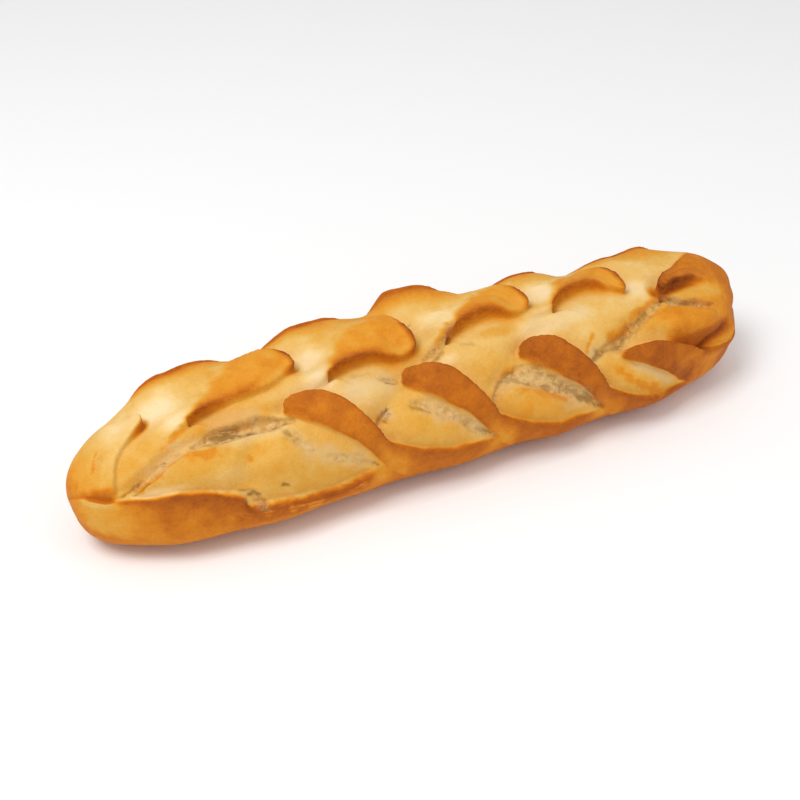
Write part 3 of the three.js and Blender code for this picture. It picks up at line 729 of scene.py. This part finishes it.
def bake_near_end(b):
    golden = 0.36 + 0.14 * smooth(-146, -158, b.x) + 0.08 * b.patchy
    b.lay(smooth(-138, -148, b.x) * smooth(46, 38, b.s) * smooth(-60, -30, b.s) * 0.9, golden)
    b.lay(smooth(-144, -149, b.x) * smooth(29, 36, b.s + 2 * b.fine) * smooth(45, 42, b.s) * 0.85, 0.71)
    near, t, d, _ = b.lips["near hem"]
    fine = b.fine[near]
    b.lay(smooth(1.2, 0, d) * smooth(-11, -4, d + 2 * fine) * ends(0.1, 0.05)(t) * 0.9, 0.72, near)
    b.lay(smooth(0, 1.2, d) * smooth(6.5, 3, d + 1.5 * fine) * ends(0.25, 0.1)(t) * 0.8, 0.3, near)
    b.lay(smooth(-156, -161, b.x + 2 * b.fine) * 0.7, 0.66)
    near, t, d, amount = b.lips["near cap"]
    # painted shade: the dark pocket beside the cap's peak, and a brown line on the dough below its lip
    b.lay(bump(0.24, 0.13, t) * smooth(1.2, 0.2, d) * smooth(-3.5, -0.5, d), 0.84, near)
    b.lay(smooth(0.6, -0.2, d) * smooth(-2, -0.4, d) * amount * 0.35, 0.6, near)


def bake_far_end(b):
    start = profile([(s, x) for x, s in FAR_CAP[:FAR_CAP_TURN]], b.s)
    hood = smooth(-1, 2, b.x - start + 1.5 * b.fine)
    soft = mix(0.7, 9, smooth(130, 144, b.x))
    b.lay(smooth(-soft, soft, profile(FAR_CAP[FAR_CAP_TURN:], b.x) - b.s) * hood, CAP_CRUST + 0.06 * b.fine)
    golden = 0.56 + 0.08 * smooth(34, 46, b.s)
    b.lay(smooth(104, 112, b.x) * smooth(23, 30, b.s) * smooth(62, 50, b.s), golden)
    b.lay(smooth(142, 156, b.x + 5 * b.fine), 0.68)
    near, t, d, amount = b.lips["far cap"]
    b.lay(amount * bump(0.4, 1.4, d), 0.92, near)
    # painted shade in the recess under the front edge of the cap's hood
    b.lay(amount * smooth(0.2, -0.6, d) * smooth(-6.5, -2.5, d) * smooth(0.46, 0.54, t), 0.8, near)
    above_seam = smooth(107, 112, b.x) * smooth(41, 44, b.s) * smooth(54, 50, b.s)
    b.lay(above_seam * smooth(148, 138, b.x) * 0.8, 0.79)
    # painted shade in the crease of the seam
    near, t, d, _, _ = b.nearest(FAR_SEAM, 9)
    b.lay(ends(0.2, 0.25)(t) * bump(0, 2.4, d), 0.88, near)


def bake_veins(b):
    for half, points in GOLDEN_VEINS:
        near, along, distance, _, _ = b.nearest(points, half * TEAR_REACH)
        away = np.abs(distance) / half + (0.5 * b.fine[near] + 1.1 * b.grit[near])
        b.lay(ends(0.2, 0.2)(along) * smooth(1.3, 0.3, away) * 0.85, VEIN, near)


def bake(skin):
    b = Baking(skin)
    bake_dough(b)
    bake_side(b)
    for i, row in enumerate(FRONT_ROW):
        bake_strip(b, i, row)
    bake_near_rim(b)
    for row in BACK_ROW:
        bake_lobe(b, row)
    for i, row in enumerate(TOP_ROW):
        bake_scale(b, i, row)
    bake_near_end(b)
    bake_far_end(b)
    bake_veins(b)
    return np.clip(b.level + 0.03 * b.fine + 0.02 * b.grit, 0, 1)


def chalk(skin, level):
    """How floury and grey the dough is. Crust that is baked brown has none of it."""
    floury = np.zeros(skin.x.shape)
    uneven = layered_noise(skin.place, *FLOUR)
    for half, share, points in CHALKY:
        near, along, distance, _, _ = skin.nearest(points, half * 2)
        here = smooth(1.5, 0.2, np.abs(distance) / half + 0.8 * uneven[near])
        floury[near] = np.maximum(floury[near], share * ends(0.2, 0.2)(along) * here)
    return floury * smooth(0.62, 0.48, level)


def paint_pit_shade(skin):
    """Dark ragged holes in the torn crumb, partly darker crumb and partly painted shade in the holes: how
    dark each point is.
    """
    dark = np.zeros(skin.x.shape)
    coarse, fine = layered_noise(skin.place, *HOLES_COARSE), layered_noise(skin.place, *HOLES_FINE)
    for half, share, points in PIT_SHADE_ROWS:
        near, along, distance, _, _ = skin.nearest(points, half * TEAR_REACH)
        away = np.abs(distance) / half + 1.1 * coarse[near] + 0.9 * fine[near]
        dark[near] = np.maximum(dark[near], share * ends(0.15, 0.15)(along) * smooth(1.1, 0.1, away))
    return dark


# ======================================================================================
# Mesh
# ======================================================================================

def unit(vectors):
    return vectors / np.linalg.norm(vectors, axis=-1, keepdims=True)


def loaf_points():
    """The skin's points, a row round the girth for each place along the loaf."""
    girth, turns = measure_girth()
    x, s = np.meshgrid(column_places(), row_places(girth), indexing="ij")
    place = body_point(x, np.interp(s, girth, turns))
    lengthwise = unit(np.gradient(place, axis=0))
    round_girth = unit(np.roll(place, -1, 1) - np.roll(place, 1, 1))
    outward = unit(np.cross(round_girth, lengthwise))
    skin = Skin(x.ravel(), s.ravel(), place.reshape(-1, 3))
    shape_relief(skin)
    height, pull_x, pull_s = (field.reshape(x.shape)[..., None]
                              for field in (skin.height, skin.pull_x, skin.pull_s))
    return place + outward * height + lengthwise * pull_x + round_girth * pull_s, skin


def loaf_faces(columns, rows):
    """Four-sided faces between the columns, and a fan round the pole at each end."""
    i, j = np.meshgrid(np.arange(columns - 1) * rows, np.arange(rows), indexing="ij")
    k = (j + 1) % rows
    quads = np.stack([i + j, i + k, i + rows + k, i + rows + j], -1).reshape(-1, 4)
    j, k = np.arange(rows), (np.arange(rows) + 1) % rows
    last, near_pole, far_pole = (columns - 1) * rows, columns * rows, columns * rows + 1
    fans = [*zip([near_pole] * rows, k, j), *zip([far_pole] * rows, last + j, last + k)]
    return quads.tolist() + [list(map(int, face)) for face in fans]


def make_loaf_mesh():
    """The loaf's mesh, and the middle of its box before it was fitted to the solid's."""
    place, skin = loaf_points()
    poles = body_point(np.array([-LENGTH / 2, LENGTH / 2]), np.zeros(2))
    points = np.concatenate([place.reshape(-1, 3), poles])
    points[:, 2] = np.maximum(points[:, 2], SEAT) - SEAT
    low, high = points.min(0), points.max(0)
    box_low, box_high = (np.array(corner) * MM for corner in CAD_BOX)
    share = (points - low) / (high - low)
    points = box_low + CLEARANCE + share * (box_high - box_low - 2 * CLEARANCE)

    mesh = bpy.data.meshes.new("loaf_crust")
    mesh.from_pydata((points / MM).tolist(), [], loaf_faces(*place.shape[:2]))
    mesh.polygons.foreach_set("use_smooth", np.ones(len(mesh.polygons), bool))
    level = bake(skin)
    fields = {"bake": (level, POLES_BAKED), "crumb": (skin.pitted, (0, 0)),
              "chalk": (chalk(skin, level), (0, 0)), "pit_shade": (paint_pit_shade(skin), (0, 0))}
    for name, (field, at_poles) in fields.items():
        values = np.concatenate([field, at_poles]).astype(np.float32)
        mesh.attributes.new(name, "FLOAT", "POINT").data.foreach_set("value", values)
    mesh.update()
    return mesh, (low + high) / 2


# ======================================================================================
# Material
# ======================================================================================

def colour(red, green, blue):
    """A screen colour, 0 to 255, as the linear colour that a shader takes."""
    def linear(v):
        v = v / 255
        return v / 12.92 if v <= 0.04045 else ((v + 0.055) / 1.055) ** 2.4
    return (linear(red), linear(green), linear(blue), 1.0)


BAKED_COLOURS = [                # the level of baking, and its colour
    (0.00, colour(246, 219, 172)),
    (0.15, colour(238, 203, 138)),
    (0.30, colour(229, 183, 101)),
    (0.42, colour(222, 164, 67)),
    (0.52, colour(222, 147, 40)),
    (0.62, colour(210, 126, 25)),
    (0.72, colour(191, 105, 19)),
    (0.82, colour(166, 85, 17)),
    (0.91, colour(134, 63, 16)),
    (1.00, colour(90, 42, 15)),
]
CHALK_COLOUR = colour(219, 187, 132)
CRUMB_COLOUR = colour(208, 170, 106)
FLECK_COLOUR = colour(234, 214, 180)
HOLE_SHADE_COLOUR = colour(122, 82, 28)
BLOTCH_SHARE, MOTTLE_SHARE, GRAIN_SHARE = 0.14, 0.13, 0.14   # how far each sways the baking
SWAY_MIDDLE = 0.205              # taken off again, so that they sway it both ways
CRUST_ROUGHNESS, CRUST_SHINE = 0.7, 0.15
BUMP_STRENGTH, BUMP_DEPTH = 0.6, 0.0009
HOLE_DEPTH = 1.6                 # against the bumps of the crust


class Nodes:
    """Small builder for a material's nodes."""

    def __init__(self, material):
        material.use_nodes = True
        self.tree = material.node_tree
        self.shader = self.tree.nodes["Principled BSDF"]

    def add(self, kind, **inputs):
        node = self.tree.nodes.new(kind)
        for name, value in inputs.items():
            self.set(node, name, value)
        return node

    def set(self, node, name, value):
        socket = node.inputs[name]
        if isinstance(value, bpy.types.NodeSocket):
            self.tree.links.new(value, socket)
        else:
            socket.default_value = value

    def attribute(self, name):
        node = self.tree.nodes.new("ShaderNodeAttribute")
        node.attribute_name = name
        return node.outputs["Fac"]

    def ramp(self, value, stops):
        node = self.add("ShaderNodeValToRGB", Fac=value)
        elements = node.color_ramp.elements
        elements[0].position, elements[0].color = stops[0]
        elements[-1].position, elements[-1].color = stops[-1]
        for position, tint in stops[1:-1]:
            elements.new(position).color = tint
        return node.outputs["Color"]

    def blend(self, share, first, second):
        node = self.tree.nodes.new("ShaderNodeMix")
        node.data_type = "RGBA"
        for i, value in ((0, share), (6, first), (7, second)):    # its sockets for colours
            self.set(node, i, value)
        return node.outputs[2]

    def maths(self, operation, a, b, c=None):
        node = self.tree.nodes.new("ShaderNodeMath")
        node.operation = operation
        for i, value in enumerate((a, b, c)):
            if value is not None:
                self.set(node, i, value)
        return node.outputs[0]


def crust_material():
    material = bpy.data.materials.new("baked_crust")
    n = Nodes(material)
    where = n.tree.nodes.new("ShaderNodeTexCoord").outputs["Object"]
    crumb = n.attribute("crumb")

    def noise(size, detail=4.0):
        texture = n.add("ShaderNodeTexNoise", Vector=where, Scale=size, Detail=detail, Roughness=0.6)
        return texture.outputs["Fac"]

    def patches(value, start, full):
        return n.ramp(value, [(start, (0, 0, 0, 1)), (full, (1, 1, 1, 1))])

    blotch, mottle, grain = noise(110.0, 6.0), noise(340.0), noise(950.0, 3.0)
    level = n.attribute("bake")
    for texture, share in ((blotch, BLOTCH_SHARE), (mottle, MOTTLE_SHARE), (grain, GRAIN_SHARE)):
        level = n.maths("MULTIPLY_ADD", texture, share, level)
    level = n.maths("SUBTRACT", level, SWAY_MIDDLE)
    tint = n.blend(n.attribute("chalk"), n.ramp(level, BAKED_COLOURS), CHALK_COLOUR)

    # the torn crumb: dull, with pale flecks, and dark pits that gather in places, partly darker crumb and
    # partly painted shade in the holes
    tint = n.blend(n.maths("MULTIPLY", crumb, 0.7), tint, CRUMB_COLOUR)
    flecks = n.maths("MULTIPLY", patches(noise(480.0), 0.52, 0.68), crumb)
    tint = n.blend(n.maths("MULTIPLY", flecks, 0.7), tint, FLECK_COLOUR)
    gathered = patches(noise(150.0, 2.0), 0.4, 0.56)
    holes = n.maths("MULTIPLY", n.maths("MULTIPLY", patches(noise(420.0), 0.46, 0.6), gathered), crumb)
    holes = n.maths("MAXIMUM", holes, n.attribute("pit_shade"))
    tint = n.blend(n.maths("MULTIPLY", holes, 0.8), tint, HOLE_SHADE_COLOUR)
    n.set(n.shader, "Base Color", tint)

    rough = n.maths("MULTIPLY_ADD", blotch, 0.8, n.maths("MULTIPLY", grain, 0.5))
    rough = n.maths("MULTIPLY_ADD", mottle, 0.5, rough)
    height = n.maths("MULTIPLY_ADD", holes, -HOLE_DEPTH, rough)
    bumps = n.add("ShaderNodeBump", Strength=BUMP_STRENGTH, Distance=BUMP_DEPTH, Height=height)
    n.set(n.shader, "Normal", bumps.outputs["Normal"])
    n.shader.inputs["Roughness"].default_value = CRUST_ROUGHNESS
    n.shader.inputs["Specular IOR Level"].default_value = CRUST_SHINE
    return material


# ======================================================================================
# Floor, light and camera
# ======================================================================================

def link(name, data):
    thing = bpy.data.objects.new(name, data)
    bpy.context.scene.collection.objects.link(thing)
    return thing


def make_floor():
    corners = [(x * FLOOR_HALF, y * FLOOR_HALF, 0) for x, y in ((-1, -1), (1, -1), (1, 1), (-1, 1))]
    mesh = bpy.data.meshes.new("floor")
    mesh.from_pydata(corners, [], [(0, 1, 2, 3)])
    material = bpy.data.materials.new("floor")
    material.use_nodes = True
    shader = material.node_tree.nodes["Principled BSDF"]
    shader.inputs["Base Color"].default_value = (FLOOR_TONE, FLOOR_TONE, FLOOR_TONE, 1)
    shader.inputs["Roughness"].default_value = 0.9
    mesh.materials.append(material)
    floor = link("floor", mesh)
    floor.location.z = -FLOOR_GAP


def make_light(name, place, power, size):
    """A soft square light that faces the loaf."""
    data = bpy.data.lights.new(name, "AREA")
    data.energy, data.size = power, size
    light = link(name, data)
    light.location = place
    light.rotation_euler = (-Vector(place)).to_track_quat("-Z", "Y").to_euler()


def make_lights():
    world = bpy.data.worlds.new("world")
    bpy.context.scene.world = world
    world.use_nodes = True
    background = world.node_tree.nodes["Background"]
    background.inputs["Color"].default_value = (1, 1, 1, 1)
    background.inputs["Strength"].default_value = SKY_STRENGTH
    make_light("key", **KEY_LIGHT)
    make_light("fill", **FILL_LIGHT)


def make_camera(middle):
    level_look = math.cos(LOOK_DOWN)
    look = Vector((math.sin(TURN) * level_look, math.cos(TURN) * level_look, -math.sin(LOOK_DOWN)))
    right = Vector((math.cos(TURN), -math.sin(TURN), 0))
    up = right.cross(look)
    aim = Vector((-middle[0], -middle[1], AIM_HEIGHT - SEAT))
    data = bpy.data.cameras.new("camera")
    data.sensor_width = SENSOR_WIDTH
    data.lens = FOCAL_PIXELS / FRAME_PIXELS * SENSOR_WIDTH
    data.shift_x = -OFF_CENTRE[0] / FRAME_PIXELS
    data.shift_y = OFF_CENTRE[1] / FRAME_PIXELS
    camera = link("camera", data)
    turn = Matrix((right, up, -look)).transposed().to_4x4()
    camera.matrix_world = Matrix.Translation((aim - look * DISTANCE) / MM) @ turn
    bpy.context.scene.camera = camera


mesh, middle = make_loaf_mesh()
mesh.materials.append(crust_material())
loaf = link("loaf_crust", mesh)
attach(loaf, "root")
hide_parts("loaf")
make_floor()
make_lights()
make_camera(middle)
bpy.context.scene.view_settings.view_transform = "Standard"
══════════════════════════════
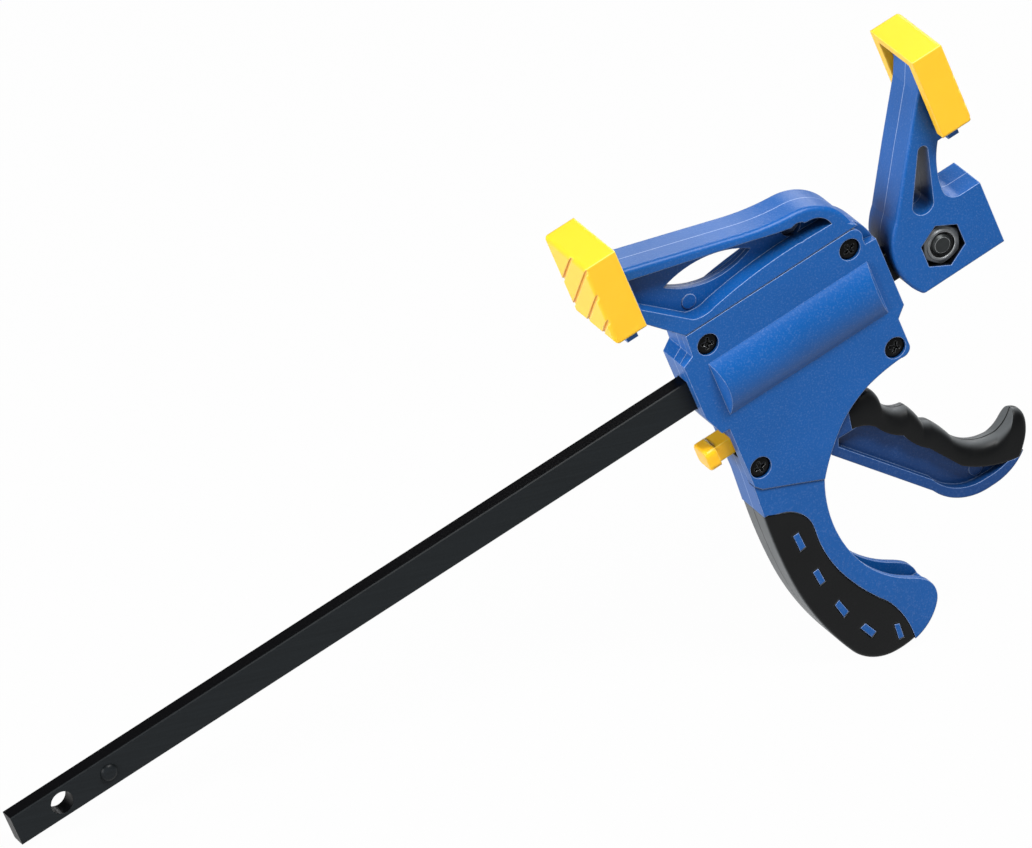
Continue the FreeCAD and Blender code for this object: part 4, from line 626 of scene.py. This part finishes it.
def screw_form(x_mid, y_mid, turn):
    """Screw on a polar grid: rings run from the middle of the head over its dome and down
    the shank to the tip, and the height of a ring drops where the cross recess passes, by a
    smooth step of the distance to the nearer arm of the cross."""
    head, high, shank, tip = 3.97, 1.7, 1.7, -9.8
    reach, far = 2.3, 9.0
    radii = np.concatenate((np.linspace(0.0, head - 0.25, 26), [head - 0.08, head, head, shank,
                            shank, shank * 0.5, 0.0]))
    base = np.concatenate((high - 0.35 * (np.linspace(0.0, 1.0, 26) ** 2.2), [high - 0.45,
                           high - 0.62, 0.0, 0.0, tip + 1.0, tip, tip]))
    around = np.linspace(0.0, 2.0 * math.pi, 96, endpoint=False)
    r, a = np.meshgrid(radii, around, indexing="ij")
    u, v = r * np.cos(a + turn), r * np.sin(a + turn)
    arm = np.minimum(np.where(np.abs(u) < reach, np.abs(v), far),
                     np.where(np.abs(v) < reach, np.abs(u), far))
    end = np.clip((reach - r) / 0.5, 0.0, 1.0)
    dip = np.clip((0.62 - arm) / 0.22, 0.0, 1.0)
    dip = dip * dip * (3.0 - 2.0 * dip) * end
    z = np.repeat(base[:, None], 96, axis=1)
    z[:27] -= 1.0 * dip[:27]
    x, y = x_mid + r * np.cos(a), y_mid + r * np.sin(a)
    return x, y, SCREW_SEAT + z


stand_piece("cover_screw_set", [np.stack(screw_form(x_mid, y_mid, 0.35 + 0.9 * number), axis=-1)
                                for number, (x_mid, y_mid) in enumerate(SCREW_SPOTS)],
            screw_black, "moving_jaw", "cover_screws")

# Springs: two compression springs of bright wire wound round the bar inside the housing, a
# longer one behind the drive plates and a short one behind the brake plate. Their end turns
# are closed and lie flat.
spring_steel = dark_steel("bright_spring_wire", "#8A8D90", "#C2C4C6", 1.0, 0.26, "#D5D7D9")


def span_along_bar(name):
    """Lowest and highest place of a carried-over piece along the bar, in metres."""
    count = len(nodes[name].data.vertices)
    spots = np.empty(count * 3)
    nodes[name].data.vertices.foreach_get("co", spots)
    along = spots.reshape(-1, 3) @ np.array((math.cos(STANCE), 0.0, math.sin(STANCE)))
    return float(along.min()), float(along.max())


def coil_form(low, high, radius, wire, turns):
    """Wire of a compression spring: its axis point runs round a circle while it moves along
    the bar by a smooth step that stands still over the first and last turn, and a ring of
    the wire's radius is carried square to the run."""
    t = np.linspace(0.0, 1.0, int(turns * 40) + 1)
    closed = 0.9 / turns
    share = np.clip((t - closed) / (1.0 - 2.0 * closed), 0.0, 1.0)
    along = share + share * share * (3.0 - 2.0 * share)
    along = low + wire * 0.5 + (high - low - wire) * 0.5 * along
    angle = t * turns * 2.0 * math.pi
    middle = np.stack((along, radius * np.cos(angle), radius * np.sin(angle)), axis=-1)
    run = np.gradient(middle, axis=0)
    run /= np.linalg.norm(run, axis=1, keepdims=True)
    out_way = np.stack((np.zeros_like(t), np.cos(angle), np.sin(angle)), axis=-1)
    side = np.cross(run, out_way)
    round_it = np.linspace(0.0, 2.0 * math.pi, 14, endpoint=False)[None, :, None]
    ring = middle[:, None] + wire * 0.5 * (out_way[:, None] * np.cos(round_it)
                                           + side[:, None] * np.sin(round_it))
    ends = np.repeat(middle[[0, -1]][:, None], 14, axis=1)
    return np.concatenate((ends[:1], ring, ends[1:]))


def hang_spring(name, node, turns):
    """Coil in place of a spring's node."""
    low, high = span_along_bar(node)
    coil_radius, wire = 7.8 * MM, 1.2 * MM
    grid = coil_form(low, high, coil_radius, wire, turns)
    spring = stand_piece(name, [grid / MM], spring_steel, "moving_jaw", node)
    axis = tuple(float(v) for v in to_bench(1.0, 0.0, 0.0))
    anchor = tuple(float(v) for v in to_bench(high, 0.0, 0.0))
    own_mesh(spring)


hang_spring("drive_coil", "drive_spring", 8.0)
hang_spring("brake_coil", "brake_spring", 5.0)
══════════════════════════════
**Task brief**
Check each line of the entries above for the word "code". List the ones that have it.

**Solution for this problem**
Write part 3 of the three.js and Blender code for this picture. It picks up at line 729 of scene.py. This part finishes it.
Continue the FreeCAD and Blender code for this object: part 4, from line 626 of scene.py. This part finishes it.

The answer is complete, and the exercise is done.